On Monday, I listened to the Boulder Concert Band play in our local Foothills Park.  My favorite moment was lying back on my blanket and looking up at the clouds as the band played Amazing Grace. It was a divine moment.

Today’s Prompt:

  1. Write about a time when you were able to put aside the horrors of the world and life’s daily problems and immerse yourself in a moment of bliss, contentment or joy.
  2. Use specific description and include sensory details.
  3. Write for 15 minutes.

Additional Writing

  • Write about attending an outdoor musical event when something — benign, odd, or slightly menancing — disrupts the concert.
  • Write about a piece of music that affects you strongly.

Writing Group Variations

  1. Together, attend a musical event, preferable something low-key and informal. Perhaps a street performer, middle-school concert, or free event in a local part.
  2. Take notes.
  3. Listen with your eyes closed for a few minutes.
  4. Later, write your observations.
  5. Did anything surprise you? Do you connect more (or differently) to music as compared to visual arts?

 

Be Confident. And other worldly advice.

Thursday,  July 24, 2014  •  Prompt #81

 

photo

 

As I walked across campus tonight, I saw a yellow banner above the bridge across Varsity Pond. “Be Confident,” it read.

Prompt

Write about a piece of advice, such as “Be Confident” that you heard growing up or as a young adult.

 

Instructions

  1. If no single phrase jumps out at you, write six pieces of advice that you can remember and see if anything resonates.
  2. Or, use one of these phrases.  Save for a rainy day. Turn the other cheek. Look before you leap. He who hesitates is lost. You snooze. You lose.  Cheaters never prosper. Don’t slouch. If first you don’t succeed, try, try, again. Fake it ’til you make it.
  3. Use that phrase as your first line.  Write in response to it.  Write for  10 minutes.

 

Variations

  • Have one of your characters offer another character advice. How does the second character respond?
  • Write a short fable for which the last line is a piece of advice.

Swim. Swam. Swum.

Monday, July 21, 2014  •  Prompt #78

pool

 

On Sunday, I went to a pool party in Longmont’s Sunset Park,
which inspires today quick prompt:

Write about swimming.

 

 

Aspects to consider:

  • The body of water.
  • Your body in the water. (Or that of your character.)
  • The repetition or rhythm of strokes or kicking.
  • The sound of splashing, waves and breathing. Perhaps the absence of sound under the water.
  • The temperature of the air or the water.
  • The smell and taste of the water. Briney? Chlorine? Salty?
  • The quality of light.

A Giant Leap

Sunday, July 20, 2014  •  Prompt #77

moon

 

Today marks the 45th anniversary of the moon landing.

 

 

 

Today’s Prompt:
If you are old enough to remember, write about where you were when Neil Armstrong stepped onto the moon.

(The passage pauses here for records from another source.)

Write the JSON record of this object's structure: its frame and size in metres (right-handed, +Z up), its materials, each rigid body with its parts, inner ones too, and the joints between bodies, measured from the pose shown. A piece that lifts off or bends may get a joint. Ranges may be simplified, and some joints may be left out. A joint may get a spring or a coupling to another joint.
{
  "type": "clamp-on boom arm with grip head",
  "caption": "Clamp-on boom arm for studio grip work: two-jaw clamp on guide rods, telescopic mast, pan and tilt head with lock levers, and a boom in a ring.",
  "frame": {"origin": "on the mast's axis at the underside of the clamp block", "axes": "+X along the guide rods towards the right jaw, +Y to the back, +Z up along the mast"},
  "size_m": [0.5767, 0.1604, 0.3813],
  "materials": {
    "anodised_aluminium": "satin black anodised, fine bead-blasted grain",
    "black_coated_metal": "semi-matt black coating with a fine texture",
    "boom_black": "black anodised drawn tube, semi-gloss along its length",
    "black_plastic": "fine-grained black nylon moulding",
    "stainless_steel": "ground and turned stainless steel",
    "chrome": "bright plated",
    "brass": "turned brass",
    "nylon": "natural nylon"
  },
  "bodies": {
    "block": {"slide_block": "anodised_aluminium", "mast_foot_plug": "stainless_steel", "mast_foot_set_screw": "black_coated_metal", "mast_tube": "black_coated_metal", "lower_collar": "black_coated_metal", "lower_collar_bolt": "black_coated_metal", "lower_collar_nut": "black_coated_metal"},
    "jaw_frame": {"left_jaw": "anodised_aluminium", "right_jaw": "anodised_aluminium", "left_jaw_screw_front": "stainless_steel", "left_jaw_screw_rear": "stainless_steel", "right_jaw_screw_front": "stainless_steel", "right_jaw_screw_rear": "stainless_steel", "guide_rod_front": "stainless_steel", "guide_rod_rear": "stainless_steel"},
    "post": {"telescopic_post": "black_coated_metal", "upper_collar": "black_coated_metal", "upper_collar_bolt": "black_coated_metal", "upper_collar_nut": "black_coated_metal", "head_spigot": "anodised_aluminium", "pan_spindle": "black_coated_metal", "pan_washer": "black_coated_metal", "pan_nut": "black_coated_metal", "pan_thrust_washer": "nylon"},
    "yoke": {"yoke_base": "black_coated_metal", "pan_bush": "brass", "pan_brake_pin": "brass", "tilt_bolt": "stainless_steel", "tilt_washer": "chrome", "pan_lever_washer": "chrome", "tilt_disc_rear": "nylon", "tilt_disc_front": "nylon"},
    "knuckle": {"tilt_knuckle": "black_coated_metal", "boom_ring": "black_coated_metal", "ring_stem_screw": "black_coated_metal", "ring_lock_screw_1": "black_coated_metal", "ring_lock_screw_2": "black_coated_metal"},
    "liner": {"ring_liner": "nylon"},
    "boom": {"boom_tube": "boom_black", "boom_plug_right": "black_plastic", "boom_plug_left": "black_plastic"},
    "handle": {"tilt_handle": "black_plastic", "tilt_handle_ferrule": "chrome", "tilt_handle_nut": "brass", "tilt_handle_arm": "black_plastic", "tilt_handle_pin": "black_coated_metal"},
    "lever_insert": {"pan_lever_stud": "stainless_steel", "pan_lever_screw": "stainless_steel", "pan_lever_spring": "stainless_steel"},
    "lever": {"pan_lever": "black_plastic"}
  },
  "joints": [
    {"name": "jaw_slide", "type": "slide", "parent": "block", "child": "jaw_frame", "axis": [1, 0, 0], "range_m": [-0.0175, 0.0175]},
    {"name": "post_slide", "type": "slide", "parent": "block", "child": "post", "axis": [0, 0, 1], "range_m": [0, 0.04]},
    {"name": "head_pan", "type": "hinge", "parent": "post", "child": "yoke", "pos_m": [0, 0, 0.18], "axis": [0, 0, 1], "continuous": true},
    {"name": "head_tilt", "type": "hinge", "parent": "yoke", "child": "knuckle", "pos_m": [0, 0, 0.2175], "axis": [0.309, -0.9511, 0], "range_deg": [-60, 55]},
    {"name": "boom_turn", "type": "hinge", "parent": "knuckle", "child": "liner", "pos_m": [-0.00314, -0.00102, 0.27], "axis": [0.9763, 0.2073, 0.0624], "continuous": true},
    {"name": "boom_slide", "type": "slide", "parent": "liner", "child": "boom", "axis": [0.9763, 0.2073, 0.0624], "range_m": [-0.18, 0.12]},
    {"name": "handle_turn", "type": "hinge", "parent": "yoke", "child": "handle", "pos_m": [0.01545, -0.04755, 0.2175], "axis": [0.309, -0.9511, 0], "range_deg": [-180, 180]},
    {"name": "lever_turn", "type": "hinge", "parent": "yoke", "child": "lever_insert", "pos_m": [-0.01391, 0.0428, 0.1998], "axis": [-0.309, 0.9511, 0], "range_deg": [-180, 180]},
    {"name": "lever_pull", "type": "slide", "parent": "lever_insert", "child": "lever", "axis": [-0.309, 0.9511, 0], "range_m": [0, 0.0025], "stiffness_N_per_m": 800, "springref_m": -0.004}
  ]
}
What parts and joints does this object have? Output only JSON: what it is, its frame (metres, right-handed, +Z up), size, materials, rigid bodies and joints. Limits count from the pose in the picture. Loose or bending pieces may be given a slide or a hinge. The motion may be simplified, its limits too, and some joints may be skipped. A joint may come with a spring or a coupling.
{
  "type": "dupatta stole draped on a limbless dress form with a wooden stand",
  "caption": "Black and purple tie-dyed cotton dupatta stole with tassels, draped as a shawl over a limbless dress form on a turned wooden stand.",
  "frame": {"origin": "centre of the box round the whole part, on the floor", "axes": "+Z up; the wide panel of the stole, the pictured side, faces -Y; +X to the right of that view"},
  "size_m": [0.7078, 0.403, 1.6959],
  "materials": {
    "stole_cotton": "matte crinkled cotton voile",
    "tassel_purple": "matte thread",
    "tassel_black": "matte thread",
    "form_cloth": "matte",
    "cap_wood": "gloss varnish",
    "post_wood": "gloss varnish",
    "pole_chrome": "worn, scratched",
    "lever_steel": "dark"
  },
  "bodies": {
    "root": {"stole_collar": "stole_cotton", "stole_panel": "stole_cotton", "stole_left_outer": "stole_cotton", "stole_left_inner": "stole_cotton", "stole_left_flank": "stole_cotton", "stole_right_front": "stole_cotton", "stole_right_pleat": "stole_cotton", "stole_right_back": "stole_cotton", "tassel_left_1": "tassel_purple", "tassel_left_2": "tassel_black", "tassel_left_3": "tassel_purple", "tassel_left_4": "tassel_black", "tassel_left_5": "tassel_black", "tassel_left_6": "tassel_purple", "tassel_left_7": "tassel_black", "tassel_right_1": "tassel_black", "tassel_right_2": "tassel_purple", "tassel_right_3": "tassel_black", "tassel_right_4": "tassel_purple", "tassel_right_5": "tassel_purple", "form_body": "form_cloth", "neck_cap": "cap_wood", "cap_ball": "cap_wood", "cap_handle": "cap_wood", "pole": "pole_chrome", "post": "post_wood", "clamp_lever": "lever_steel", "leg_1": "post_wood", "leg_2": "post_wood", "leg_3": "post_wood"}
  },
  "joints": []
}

  • Describe where you watched or listened to the landing.
  • Who was with you?
  • What emotions did you experience?

Write for 15 minutes.

Additional Writings

  • Choose one of the following words as your springboard. Write for 15 minutes. Man on the Moon. Half-Moon Bay. Blue Moon. Moonpie. Moonlighting. Honeymoon. Moonshine.
  • Write a 200-word fable that features two animals and the moon.

Writing Group Variations

  1. Gather in an area away from city lights with a good view of the moon.  (Consult a moonrise calendar.)
  2. Look at the moon through binoculars and a telescope. Look carefully.
  3. Take notes.
  4. Move to an indoor area and write your observations.
  5. Did anything surprise you? Do you feel an emotional connection to the moon?

 

City Sidewalks

For Wednesday, July 16, 2014  Prompt #73

 

IMG_2338

 
Write about an encounter on a city street.

Writing Tips:

  • This can be an encounter between two people, a person and a sign,  an older person and a toddler, three dogs, or some other combination.
  • Balance observation, description, and dialogue.
  • Write for 15 minutes.

Book Suggestion: Alfred Kazin’s A Walker in the City.

Breakable

For Monday, July 14, 2014  Prompt #71
IMG_2104

 

 

Write about something fragile, either literal or metaphoric.

 

 

Instructions

  1. Find something fragile in your home or someone else’s home (with their permission of course). Hold it (carefully!). Put it down, describe it, using a variety of sensory details. Is it heavy in your hands? Does it make a sound if you tap it gently? Is it old and worn?
  2. If you know about the origins of the piece, write about it.
  3. Write about what it means to you.
  4. If you are remembering something long gone, write about it to the best of your recollection or fictionalize the account to add interest.

Further Writing

  • Did you ever break anything valuable? Yours or someone else’s?  Were there repercussions? Where did this take place? How old were you? Examine your emotions and state of being.
  • Write about fragility from an emotional perspective. Was there ever a time you or someone you loved felt or seemed broken?

Writing Group Variations

  • Bring something fragile to your writing group.
  • Write about your piece or someone else’s.
  • Share your writing to hear the variety of stories group members devised. What is common? Where do the stories differ?